酒这东西,一位现代诗人这样形容过:“她具有水的外型,火的性格!”;这是种水火交融、利害参半、成事有时、败事有余、极难贴上好坏标签的玩意;人们今天已经从中衍生出了“文化”之类的说法;并且能给国家贡献不菲的税金;给“主流媒体”捐献巨额的广告收入;……这样判断吧:一位三七功过的伟人――“伟物”才对。
这是一种类似炸药的东西:作孽不少,立功也甚伟,就看掌握它的主人怎样发挥它的功效了,很多时候关键在于灌进肚子内的分量,但很多时候,恰这分寸最难把握。

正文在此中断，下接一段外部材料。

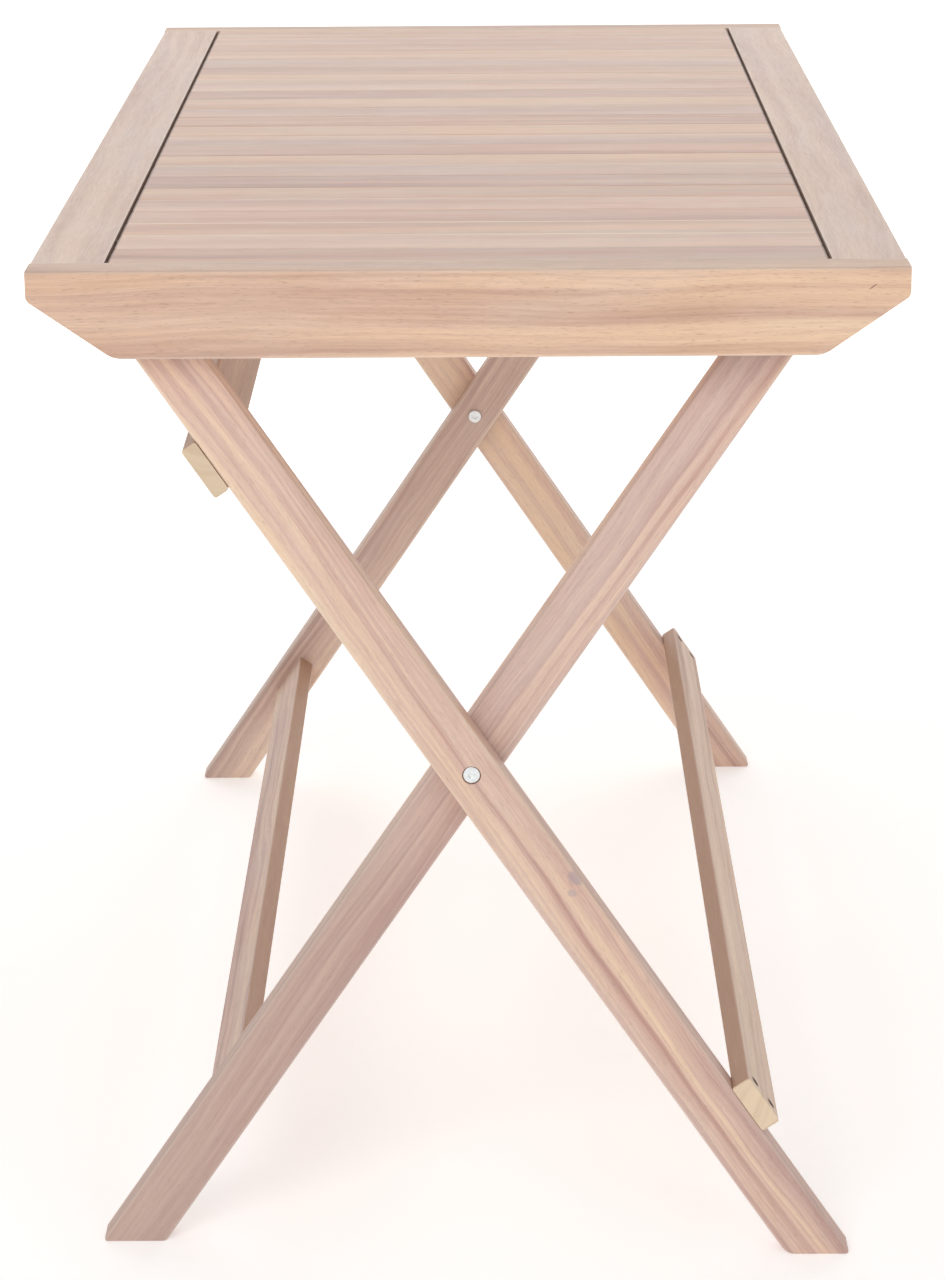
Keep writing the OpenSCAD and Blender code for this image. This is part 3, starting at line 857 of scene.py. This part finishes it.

苏东坡大概有着天生的一种本能,多数时候都能把握这种“迷心夺情”的分寸,东坡的饮酒观--饮酒不求量,但求趣。
东坡诗中曾有句:“我饮不尽器,半酣味尤长”,“偶得酒中趣,空杯亦常持”。 看来“半酣”就是苏东坡所把握的分寸,得趣就是苏东坡的目的。
不过,既然这种分寸极难把握,那么爱好此道的苏东坡也不是仙人,有时出点格也属常事,所以出现醉卧途中草地、半夜回家之类的事情也就不足为怪,对苏东坡来说,抵挡美酒、美食的诱惑可能比抵挡权力的诱惑还要难些。
苏东坡不光对美酒情有独钟,据载,东坡对自己动手酿酒也产生过极浓的兴趣:黄州盛产柑桔,苏东坡就搞过用蜜桔酿酒的试验,可惜因为诗人的酿酒技术实在属“票友”档次,所酿之酒的质量不大过关,竟导致朋友们饮过后纷纷腹泻,一时成为酒桌旁的笑谈。
总得说来,黄州时的苏东坡对待美酒还是以酒助兴居多,美酒“进口”,奇句“出口”;当然,充当下饭的佐料也是美酒的功能之一,据东坡在札记里写道:“东坡居士酒醉饭饱,倚于几上,白云左绕,青江右回,重门洞开,林峦岔入。当是时,若有思而无所思,以受万物之备。惭愧,惭愧。”
据说有这种现象:好酒的不馋。一般真正的酒客举杯时,那注意力就集中在了手中液体的飘香上面,下酒菜是不大讲究的。这点苏东坡就做不到,与品味美酒相比,苏东坡对品尝美食可能更感兴趣。
前面说过苏东坡喜食猪肉,实际上苏东坡应该是家禽、野味、啥肉都喜欢,尤其对“鱼”这种出于水中的美味,苏东坡好像更为青睐。
(请看下篇:六十、江鱼味长留美名)
日期:2009…11…13 06:52:24
六十、江鱼味长留美名
东坡好鱼,记载甚多,鱼成为苏东坡餐桌上的美味毫不奇怪,在苏东坡的眼中,鱼不光可饱口福,垂钓时还可以用来怡情调趣,泛到心头到时可以入句填词赋诗。文人手眼里,一般都是一物多用的。